Francis, however, seemed to reject statistical measures for missionary success. Instead, he laid out a vision based on overcoming any vestige of cultural imperialism.

“Christians don’t come as conquerors,” he told a group of Catholic bishops from across Asia on Sunday. They don’t come, he said, “to take away the identity of anyone.”

Rather than pushy proselytism, Francis encouraged leaders of Asian Catholicism to “walk with” the peoples of Asia, in a spirit of “openness” and deep listening.

In a speech to Asian Catholic youth, he urged them to build “a holier, more missionary and humbler church,” one that “loves and worships God by seeking to serve the poor, the lonely, the infirm and the marginalized.”

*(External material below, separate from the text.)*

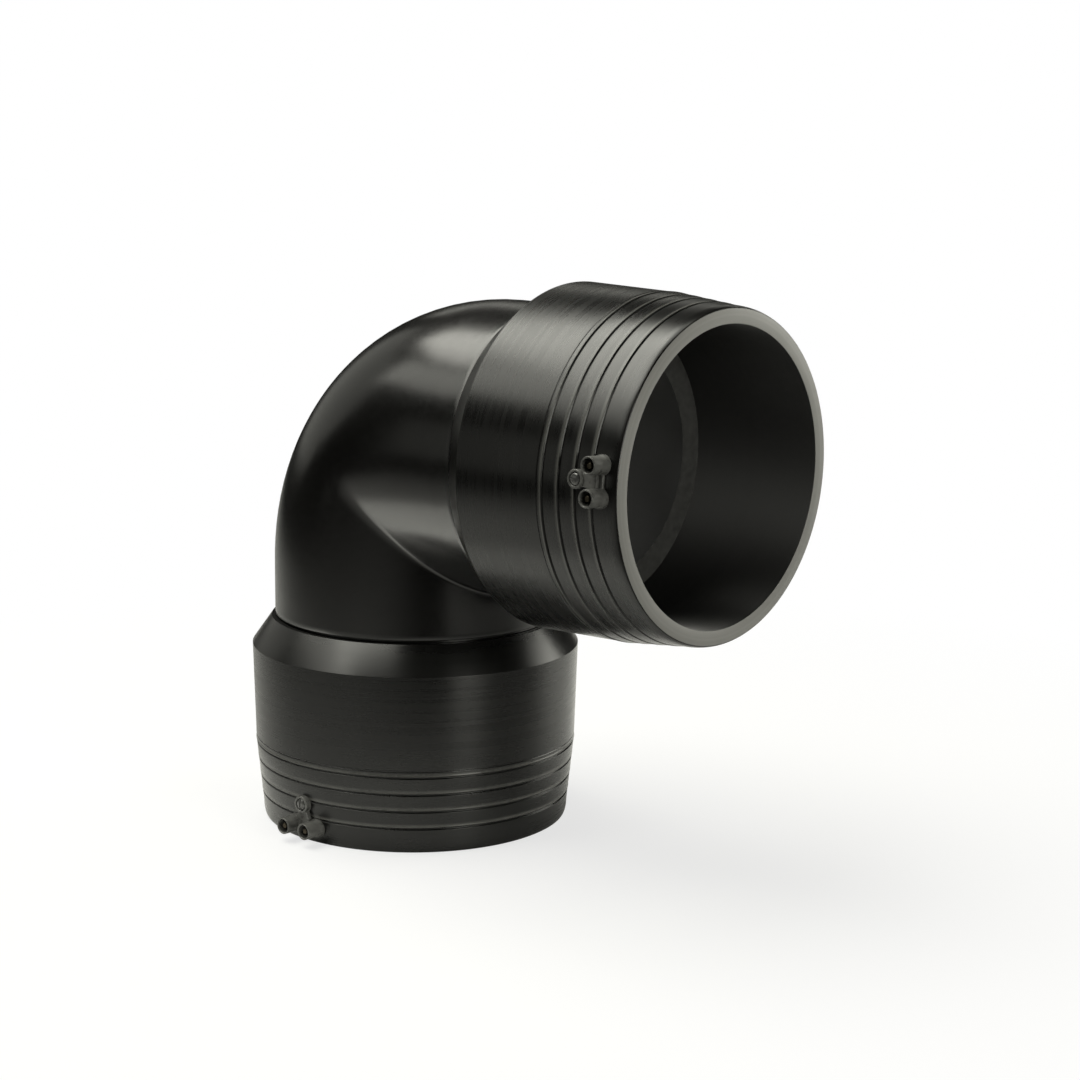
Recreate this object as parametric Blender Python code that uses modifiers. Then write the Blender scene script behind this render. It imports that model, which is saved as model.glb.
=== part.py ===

Catholicism in South Korea seems to have a special appeal for Francis, given its roots not in priests or foreign missionaries, but rather 18th-century Korean laity who brought Christian texts home from China. It grew for almost a century without clergy, and for a pope who constantly warns against the temptation of “clericalism,” it seems a salutary reminder to priests that they’re not the whole show.

In terms of diplomacy, Francis reached out during this trip to both China and North Korea, nations that historically have been leery of the Vatican as a beachhead of Western influence.

In his speech to the bishops, Francis expressed hope that nations in Asia currently lacking relations with the Vatican will be open to developing them. While seven countries are on that list, the most notorious holdouts are China and North Korea.

Francis began his trip by becoming the first pope ever to fly over China, dispatching a friendly telegram to President Xi Jinping, and ended it with a Mass in Seoul to promote reconciliation, especially between the two Koreas.

Fr. Federico Lombardi, the Vatican spokesman, insisted that chessboard moves with China and North Korea were not the heart of the experience here, which he described as “more pastoral than political.”

Even so, the Vatican’s diplomatic posture vis-à-vis Asia felt stronger as Francis left than before he arrived.

This agenda was backed by the pontiff’s strong personal charisma, who showed in South Korea that his popularity isn’t just a Western artifact, or Latin American, but a force with a global reach.

He was a hit virtually everywhere. A group of Korean pop stars recorded a video in his honor, while an estimated 800,000 people flooded a square in downtown Seoul on Saturday to watch him beatify 124 Korean martyrs.

Francis even delivered a shot in the arm to the local economy, as hotels in downtown Seoul were at capacity and a local restaurant association reported a spike in reservations. Asiana Airlines said its ticket sales were up ten percent compared to the same period last year, and Korean Rail had to add six trains to keep up with demand.

One unscripted moment came when Francis made a stop at Sogang University in Seoul that wasn’t on the official program. It offered a reminder that the pope is a Jesuit, the storied Catholic religious order that runs the school.

Some time ago another famous Jesuit, a German theologian named Karl Rahner, made a prediction that seems especially prescient in light of this week’s events. He forecast that the Second Vatican Council, a gathering of bishops in the mid-1960s that launched Catholicism on a reform path, would be remembered as the moment when the church became a truly global family of faith.

It’s been almost fifty years since Vatican II ended, but in the wake of what happened over these five days in South Korea, it seems more than ever that Francis is determined to prove his fellow Jesuit absolutely right.